Task brief: Collect each line holding the string "Identity".
--- begin ---
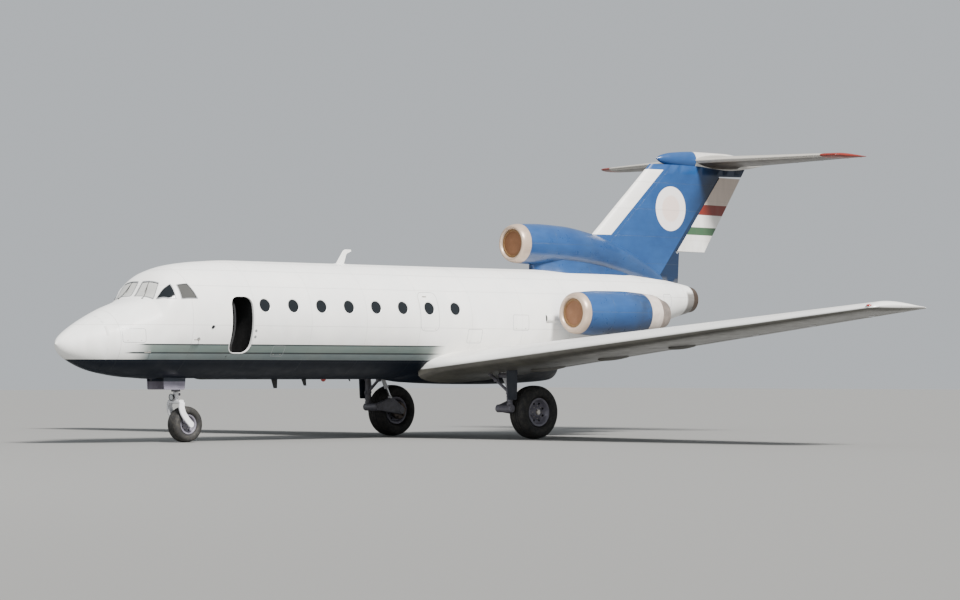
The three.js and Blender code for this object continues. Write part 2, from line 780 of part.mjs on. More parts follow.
// Ventral airstair: hinged across its front edge, its back edge drops
function airstairLeaf() {
  const { from, to, half, hingeX, hingeZ, thick } = AIRSTAIR;
  const side = half - RUNNING_GAP;
  const shell = cut(fuselageBody(), fuselageBody(-thick));
  const panel = shell.intersect(box([from + 30, to - RUNNING_GAP], [-side, side], [1000, 2300]));
  const notch = (y) => box([from, hingeX + 60], [y - 35, y + 35], [1000, 2000]);
  const pin = rod([hingeX, -300, hingeZ], [hingeX, 300, hingeZ], 12);
  return join(cut(panel, notch(-250), notch(250)), pin);
}

function airstairRecess() {
  const { from, to, half } = AIRSTAIR;
  return box([from, to], [-half, half], [1000, 2500]);
}

function airstairLugs() {
  const { from, hingeX, hingeZ } = AIRSTAIR;
  const lugs = [-250, 250].map((y) =>
    box([from - 20, hingeX + 24], [y - 25, y + 25], [hingeZ - 18, hingeZ + 60]),
  );
  return cut(join(...lugs), bore([hingeX, -300, hingeZ], [hingeX, 300, hingeZ], 12));
}

// Cockpit glazing band, seen from the side
const GLASS_DEPTH = 30;
const GLAZING_BAND = [[1850, 2840], [2780, 2840], [2560, 3130], [2080, 3190], [1990, 3190], [1850, 2900]];

function glazing() {
  return cut(fuselageBody(), fuselageBody(-GLASS_DEPTH)).intersect(plate(GLAZING_BAND, -1300, 1300));
}

function glazingRecess() {
  const shell = cut(fuselageBody(60), fuselageBody(-GLASS_DEPTH - FIT));
  const centre = [2250, 3010];
  const grown = GLAZING_BAND.map(([x, z]) => {
    const away = new THREE.Vector2(x - centre[0], z - centre[1]);
    away.setLength(away.length() + 1.2);
    return [centre[0] + away.x, centre[1] + away.y];
  });
  return shell.intersect(plate(grown, -1400, 1400));
}

// Roof blade antenna with a tip that bends back: its outline seen from the side, and half its thickness
const ANTENNA = {
  outline: [[7070, 3600], [7290, 3600], [7370, 3880], [7500, 3915], [7500, 3960], [7280, 3960]],
  half: 14,
};

function dorsalAntenna() {
  return cut(plate(ANTENNA.outline, -ANTENNA.half, ANTENNA.half), fuselageBody(FIT));
}

function fuselagePiece() {
  const boreRadius = ENGINE.radius + FIT;
  const tailBore = turned(
    [[-FIT, 0], [-FIT, boreRadius], [ENGINE.length + FIT, boreRadius], [ENGINE.length + FIT, 0]],
    TAIL_ENGINE,
  );
  const exhaust = rod(
    [TAIL_ENGINE.x + ENGINE.length - 10, 0, TAIL_ENGINE.z],
    [TAIL_NOZZLE.x + 10, 0, TAIL_NOZZLE.z],
    NOZZLE_RADIUS,
    NOZZLE_RADIUS,
    24,
  );
  const bay = box([NOSE_BAY.from, NOSE_BAY.to], [-NOSE_BAY.half, NOSE_BAY.half], [1000, NOSE_BAY.top]);
  const underWing = box([9080, 12350], [-1000, 1000], [1000, 1420]);
  const body = cut(
    fuselageBody(),
    box([-10, RADOME_END + FIT], [-1500, 1500], [0, 4000]),
    wingBody(-1, FIT),
    wingBody(1, FIT),
    underWing,
    crewDoorOpening(),
    airstairRecess(),
    bay,
    tailBore,
    exhaust,
    glazingRecess(),
  );
  return join(body, airstairLugs());
}

// Scene graph
const aircraft = new THREE.Group();
aircraft.position.x = -LENGTH / 2;

const paint = (color, roughness = 0.35, metalness = 0) => ({ color, roughness, metalness });
const FINISH = {
  white: paint(0xf2f2ee),
  blue: paint(0x4a7fb5),
  navy: paint(0x1c2740),
  metal: paint(0xb9b9b4, 0.3, 0.9),
  lip: paint(0xc9b898, 0.4, 0.7),
  blank: paint(0x7a4a2c, 0.7),
  dark: paint(0x2a2a2c, 0.6, 0.5),
  glass: paint(0x10151a, 0.08),
  rubber: paint(0x161616, 0.9),
  grey: paint(0x8f9498, 0.45),
};

function place(name, made, finish) {
  const { vertProperties, triVerts } = made.getMesh();
  const geometry = new THREE.BufferGeometry();
  geometry.setAttribute("position", new THREE.BufferAttribute(new Float32Array(vertProperties), 3));
  geometry.setIndex(new THREE.BufferAttribute(new Uint32Array(triVerts), 1));
  const mesh = new THREE.Mesh(geometry, new THREE.MeshStandardMaterial(FINISH[finish]));
  mesh.name = name;
  aircraft.add(mesh);
}

function placeBody() {
  const radomeSpace = box([-10, RADOME_END], [-1500, 1500], [0, 4000]);
  place("fuselage", fuselagePiece(), "white");
  place("nose_radome", fuselageBody().intersect(radomeSpace), "white");
  place("cockpit_glazing", glazing(), "glass");
  place("dorsal_antenna", dorsalAntenna(), "white");
  place("crew_door", openCrewDoor(), "white");
  place("ventral_airstair", airstairLeaf(), "white");
}

function placeWings() {
  for (const [name, side] of [["left", -1], ["right", 1]]) {
    const parts = wingWithSurfaces(side);
    place(`wing_${name}`, parts.wing, "white");
    place(`flap_${name}`, parts.flap, "white");
    place(`aileron_${name}`, parts.aileron, "white");
  }
}

function placeTail() {
  const body = fuselageBody(FIT);
  const { fin, rudder } = finParts();
  const tail = tailplaneParts();
  place("fin", cut(fin, ductBody(FIT), body, bulletBody(FIT)), "blue");
  place("rudder", rudder, "white");
  place("centre_duct", cut(ductBody(), body), "blue");
  const bulletSeat = box([17700, 19480], [-170, 170], [BULLET_Z - 140, BULLET_Z + 140]);
  place("fin_bullet", cut(bulletBody(), growTailplane().intersect(bulletSeat)), "blue");
  place("tailplane", tail.fixed, "grey");
  place("elevator_left", tail.surfaces.left, "grey");
  place("elevator_right", tail.surfaces.right, "grey");
}

function growTailplane() {
  const rootGrown = { ...TAILPLANE_ROOT, y: -200 };
  return loft([rootGrown, { ...TAILPLANE_ROOT, y: 200 }].map((s) => wingRing(s, 1, 0, FIT)));
}

function placeEngines() {
  const body = fuselageBody(FIT);
  for (const [name, side] of [["left", -1], ["right", 1]]) {
    const made = sideNacelle(side);
    place(`nacelle_${name}`, made.shell, "blue");
    place(`engine_${name}`, made.engine, "dark");
    place(`nozzle_${name}`, made.nozzle, "dark");
    place(`intake_lip_${name}`, made.lip, "lip");
    place(`intake_blank_${name}`, made.blank, "blank");
    place(`pylon_${name}`, cut(pylon(side), body), "white");
  }
  place("intake_lip_centre", intakeLip(CENTRE_INTAKE, 230 - FIT, 430), "lip");
  place("intake_blank_centre", intakeBlank(CENTRE_INTAKE), "blank");
  place("engine_centre", engineBlock(0, ENGINE.length, TAIL_ENGINE), "dark");
  place("nozzle_centre", centreNozzle(), "dark");
}

function placeGear() {
  for (const [name, side] of [["left", -1], ["right", 1]]) {
    const wing = wingBody(side, FIT);
    const grownLeg = mainLeg(side, FIT);
    place(`main_leg_${name}`, cut(mainLeg(side), wing), "metal");
    place(`main_lever_${name}`, cut(mainLever(side), grownLeg), "metal");
    place(`main_gear_door_${name}`, cut(mainDoor(side), wing, grownLeg), "white");
    place(`side_brace_${name}`, cut(sideBrace(side), wing, grownLeg), "metal");
    place(`main_rim_${name}`, rimPiece(MAIN_WHEEL, side), "metal");
    place(`main_tyre_${name}`, tyre(MAIN_WHEEL, side), "rubber");
    place(`nose_door_${name}`, cut(noseDoor(side), fuselageBody(FIT)), "navy");
  }
  const strut = noseStrut();
  place("nose_strut", strut, "metal");
  place("nose_fork", noseFork(), "metal");
  const clearOfStrut = rod([STEER_X, 0, 900], [STEER_X, 0, 1760], NOSE_STRUT.radius + FIT);
  place("nose_drag_brace", cut(noseDragBrace(), clearOfStrut), "metal");
  place("nose_rim", rimPiece(NOSE_WHEEL), "metal");
  place("nose_tyre", tyre(NOSE_WHEEL), "rubber");
}

placeBody();
placeWings();
placeTail();
placeEngines();
placeGear();

export default aircraft;
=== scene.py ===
import bisect
import math

import bmesh
import bpy
from mathutils import Matrix, Vector
from mathutils.bvhtree import BVHTree
from mathutils.interpolate import poly_3d_calc


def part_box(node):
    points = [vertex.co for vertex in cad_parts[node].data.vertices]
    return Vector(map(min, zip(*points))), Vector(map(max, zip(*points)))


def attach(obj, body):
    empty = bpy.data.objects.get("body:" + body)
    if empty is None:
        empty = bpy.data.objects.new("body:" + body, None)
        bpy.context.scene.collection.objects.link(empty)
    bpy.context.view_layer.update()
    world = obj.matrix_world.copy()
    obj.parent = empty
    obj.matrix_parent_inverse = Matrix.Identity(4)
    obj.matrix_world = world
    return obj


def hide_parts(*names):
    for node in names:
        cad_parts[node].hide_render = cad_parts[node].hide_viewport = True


# Three-engined straight-wing regional jet airliner, parked, with its crew door open.
# Lengths are in metres. A station is a distance aft of the nose tip.
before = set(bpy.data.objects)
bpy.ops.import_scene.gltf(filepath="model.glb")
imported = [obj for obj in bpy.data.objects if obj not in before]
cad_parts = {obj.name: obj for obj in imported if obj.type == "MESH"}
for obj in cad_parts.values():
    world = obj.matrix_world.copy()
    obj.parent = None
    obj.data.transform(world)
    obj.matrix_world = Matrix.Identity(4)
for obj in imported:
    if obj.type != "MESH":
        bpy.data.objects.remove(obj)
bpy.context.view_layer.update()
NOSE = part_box("nose_radome")[0].x
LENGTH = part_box("fin_bullet")[1].x - NOSE
HALF_LENGTH = LENGTH / 2
SIDES = (("left", -1), ("right", 1))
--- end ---
Response to the exercise:
    obj.matrix_parent_inverse = Matrix.Identity(4)
    obj.matrix_world = Matrix.Identity(4)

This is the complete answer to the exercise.